When working with complicated probability distributions $p$, whether it be purely theoretical or derived from real world applications, there are 2 common problems that arise:

1. Generating samples $x \sim p$.
2. Computing expectations of functions $f(x)$ over our distribution $p$, i.e. computing

\[\mathbb{E}_{x \sim p} [f(x)] = \int f(x) p(x) dx\]

For sufficiently complex or high dimensional $p$, it becomes intractable to solve either of these problems exactly. Let’s consider the situation in which we can evaluate the unnormalized $\widetilde{p\hspace{0.1em}}(x)$ for any given $x$, such that:

\[p(x) = \frac{\widetilde{p\hspace{0.1em}}(x)}{Z_p}\]

where we have the normalization constant $Z_p = \int \widetilde{p\hspace{0.1em}}(x) dx$. Computing this $Z_p$ quickly becomes difficult for complex $p$’s in high dimensions.

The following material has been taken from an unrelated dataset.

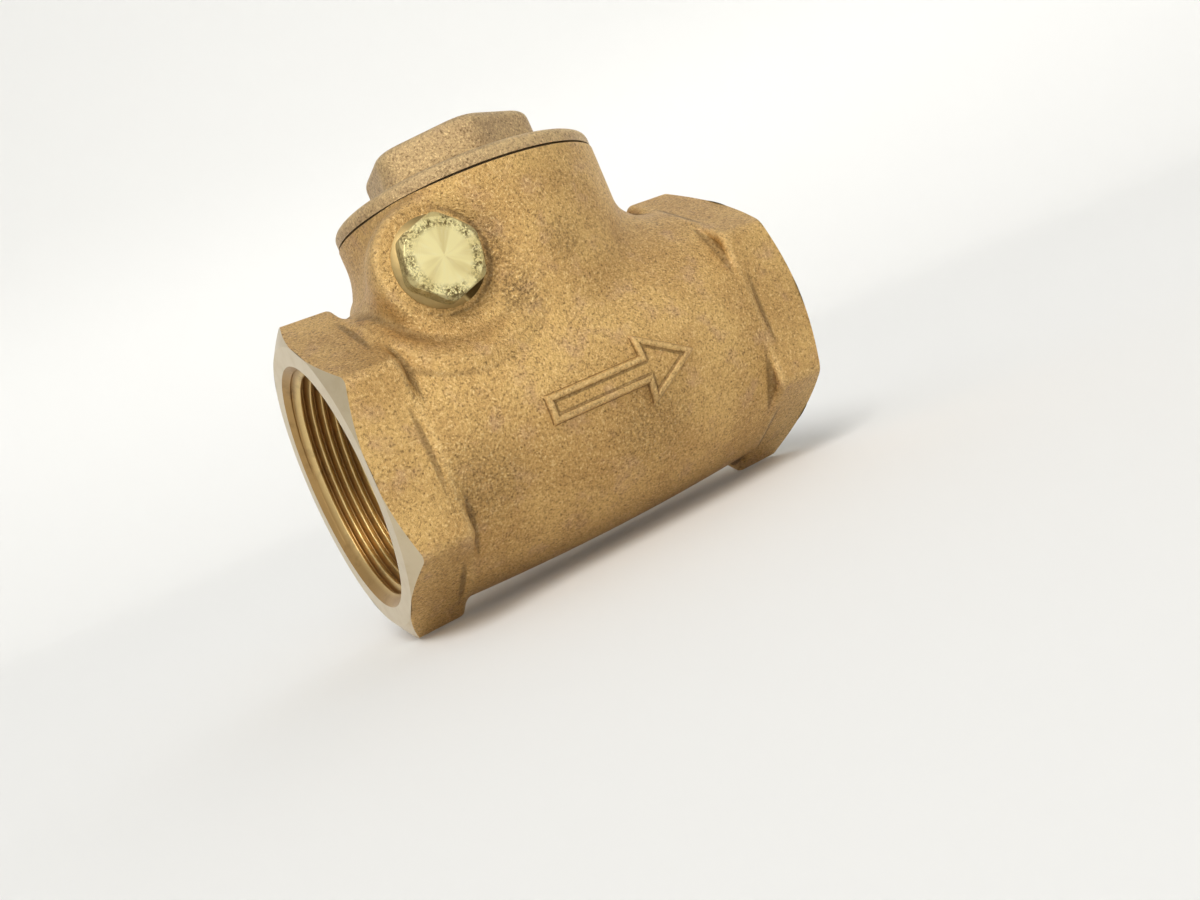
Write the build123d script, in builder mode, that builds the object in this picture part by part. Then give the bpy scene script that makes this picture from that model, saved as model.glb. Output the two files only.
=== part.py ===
from build123d import *
import os
from math import radians, sqrt, tan

# Horizontal swing check valve for 1-1/2 inch pipe, with screwed ends and a screw-in cap.
# Frame: +X runs with the flow, from inlet to outlet, and +Z runs up through the cap.
# The origin is the centre of the inlet's end face, on the flow axis.  Sizes in millimetres.

# ---- body casting
body_length = 97.0
across_flats = 57.2
hexagon_length = 12.7
barrel_radius = 30.6            # at the crown, half way along
barrel_end_radius = 29.6        # where the barrel meets each hexagon
end_chamfer_angle = 30.0
face_margin = 0.2               # the turned end face is this much wider than the flats
hexagon_rear_round = 1.5
neck_radius = 28.4
neck_top = 43.9
neck_blend = 4.5                # cast fillet between neck and barrel

# ---- screwed ends: 1-1/2 inch taper pipe thread, bored here to its root
thread_root_radius = 24.0
thread_depth = 18.5
mouth_radius = 24.95            # countersink at the end face

# ---- passages cast inside the body
port_radius = 18.5
seat_rise = 1.0                 # machined seat ring, proud of the chamber's end wall
seat_land = 2.8                 # width of the seat ring
chamber_radius = 26.2
outlet_wall = 3.0
outlet_port_radius = 20.0
neck_cavity_radius = 25.2
cap_thread_radius = 22.4
cap_thread_depth = 8.0

# ---- hinge pin, across the body above the seat
pin_behind_seat = 5.2
pin_z = 30.5
neck_behind_pin = 20.7          # the neck's axis stands this far down the flow from the pin
pin_radius = 2.0
pin_bearing = 5.0               # length of pin held in each side wall
pin_running_clearance = 0.05
pin_seat_clearance = 0.02
knuckle_radius = 4.0
knuckle_width = 12.0
pocket_clearance = 0.8

# ---- plug that closes the hinge pin's hole
plug_boss_radius = 11.0
plug_boss_face = 24.1           # distance of the boss's face from the flow axis
plug_boss_round = 1.0
spot_face_radius = 9.8          # machined seat for the plug's head
plug_across_flats = 14.7
plug_head_height = 3.4
plug_head_turn = 19.85          # where the hexagon came to rest when it was tightened
plug_face_margin = 0.1          # the turned face is this much smaller than the flats
plug_thread_radius = 5.0
plug_shank_length = 6.0
plug_hole_depth = 6.6
plug_gasket_thickness = 0.4
plug_gasket_radius = 6.6
blind_boss_radius = 7.0
blind_boss_face = 22.5

# ---- screw-in cap and its gasket
gasket_thickness = 0.5
gasket_setback = 0.9            # the gasket lies this far inside the rim
cap_flange_thickness = 3.0
cap_flange_radius = 28.2
cap_edge_round = 1.6
cap_hexagon_across_flats = 34.0
cap_hexagon_height = 9.5
cap_hexagon_turn = 25.0         # where the cap came to rest when it was tightened
cap_corner_round = 3.5
cap_top_round = 1.8
cap_skirt_length = 7.0
cap_wall = 4.8
cap_core_radius = 12.5
cap_crown = 4.8                  # metal left over the cored middle
screw_clearance = 0.05

# ---- disc, hung from the pin by its hinge arm
disc_rim = 2.0                  # depth of the lip that holds the seat disc
disc_lip_width = 1.45
disc_plate = 3.5
disc_back_taper = 1.2
disc_hub_radius = 14.0
seat_gap = 0.1                  # left between seat and seat disc when closed
seat_disc_radius = 20.0
seat_disc_thickness = 3.0
seat_disc_fit = 0.05
stem_radius = 4.0
stem_length = 15.8
stud_radius = 3.0
stud_length = 7.0
arm_gap = 0.4                   # between the disc's back and the arm's eye
arm_thickness = 5.2
arm_width = 9.0
eye_radius = 8.5
stem_running_clearance = 0.08
washer_thickness = 1.0
washer_radius = 7.2
disc_nut_across_flats = 13.0
disc_nut_height = 5.5
lock_pin_radius = 0.8
lock_pin_length = 12.0
lock_pin_clearance = 0.02
lock_pin_gap = 0.3              # between the nut's back and the lock pin
retainer_radius = 12.0
retainer_thickness = 1.0
retainer_nut_across_flats = 10.0
retainer_nut_height = 2.9
nut_fit = 0.03

# ---- cast flow arrow on the side of the barrel
arrow_length = 34.0
arrow_head_length = 13.0
arrow_head_width = 15.0
arrow_shaft_width = 6.0
arrow_height = 0.7
arrow_behind_neck = 1.5
arrow_centre_z = -2.0

# ---- places that follow from the sizes above
middle = body_length / 2
arrow_block_depth = barrel_radius + 2 * arrow_height
hexagon_corner = across_flats / sqrt(3)
pin_x = middle - neck_behind_pin
seat_face = pin_x - pin_behind_seat
seat_base = seat_face - seat_rise
arrow_centre_x = middle + arrow_behind_neck
outlet_lip = body_length - thread_depth - outlet_wall
thread_bottom = neck_top - cap_thread_depth
cap_base = neck_top + gasket_thickness
cap_flange_top = cap_base + cap_flange_thickness
cavity_half_width = sqrt(neck_cavity_radius**2 - neck_behind_pin**2)
pin_end = cavity_half_width + pin_bearing
pocket_radius = knuckle_radius + pocket_clearance
pocket_width = knuckle_width + 2 * pocket_clearance
seat_disc_face = seat_face + seat_gap
disc_inner_radius = seat_disc_radius + seat_disc_fit
disc_radius = disc_inner_radius + disc_lip_width
disc_recess = seat_disc_face + seat_disc_thickness
disc_back = disc_recess + disc_plate
arm_face = disc_back + arm_gap
arm_back = arm_face + arm_thickness
nut_face = arm_back + arm_gap / 2 + washer_thickness
nut_back = nut_face + disc_nut_height
lock_pin_x = nut_back + lock_pin_radius + lock_pin_gap

os.makedirs("parts", exist_ok=True)


def save(part, name):
    """Label a finished piece and write it under its own name."""
    part.label = name
    export_step(part, f"parts/{name}.step")


# ---- one wrench hexagon, with its outer corners turned back to a cone
with BuildPart() as end_hexagon:
    with BuildSketch(Plane.YZ):
        RegularPolygon(across_flats / 2, 6, major_radius=False, rotation=30)
    extrude(amount=hexagon_length)
    with BuildSketch(Plane.XZ):
        face_radius = across_flats / 2 + face_margin
        overhang = hexagon_corner + 1 - face_radius
        cone_foot = overhang * tan(radians(end_chamfer_angle))
        Polygon((0, 0), (0, face_radius), (cone_foot, face_radius + overhang),
                (hexagon_length, face_radius + overhang), (hexagon_length, 0), align=None)
    revolve(axis=Axis.X, mode=Mode.INTERSECT)
    chamfer(end_hexagon.faces().sort_by(Axis.X)[-1].edges(), hexagon_rear_round)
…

But even with access to $Z_p$ (and therefore $p(x)$) it remains difficult to sample from $p$ since we need to evaluate $p(x)$ everywhere to know where we should sample from, i.e. the regions where $p(x)$ is large.

However, if we are able to solve problem 1, we can compute an unbiased, arbitrarily close approximation to problem 2 through a simple Monte Carlo estimator:

\[\mathbb{E}_{x \sim p} [f(x)] \approx \frac{1}{N} \sum_{i=1}^{N} f(x_i) = \hat{f}\]

where we generate $N$ samples $x_i \sim p$. Note that this estimator can get arbitrarily close to the actual expectation since its variance scales proportionally to $\frac{1}{N}$ (no dependence on dimensionality). Therefore, we can conclude that problem 1 is a harder problem than problem 2. For now, we will focus on methods of solving problem 2 without solving problem 1, which is where Importance and Rejection Sampling comes into play.

The Importance of Importance Sampling

Since we cannot directly sample $x \sim p$ (problem 1), we will instead sample from some simpler distribution $q$. We will assume that we can easily generate samples $x \sim q$ and are able to compute an unnormalized $\widetilde{q\hspace{0.15em}}$, such that:

\[q(x) = \frac{\widetilde{q\hspace{0.15em}}(x)}{Z_q}\]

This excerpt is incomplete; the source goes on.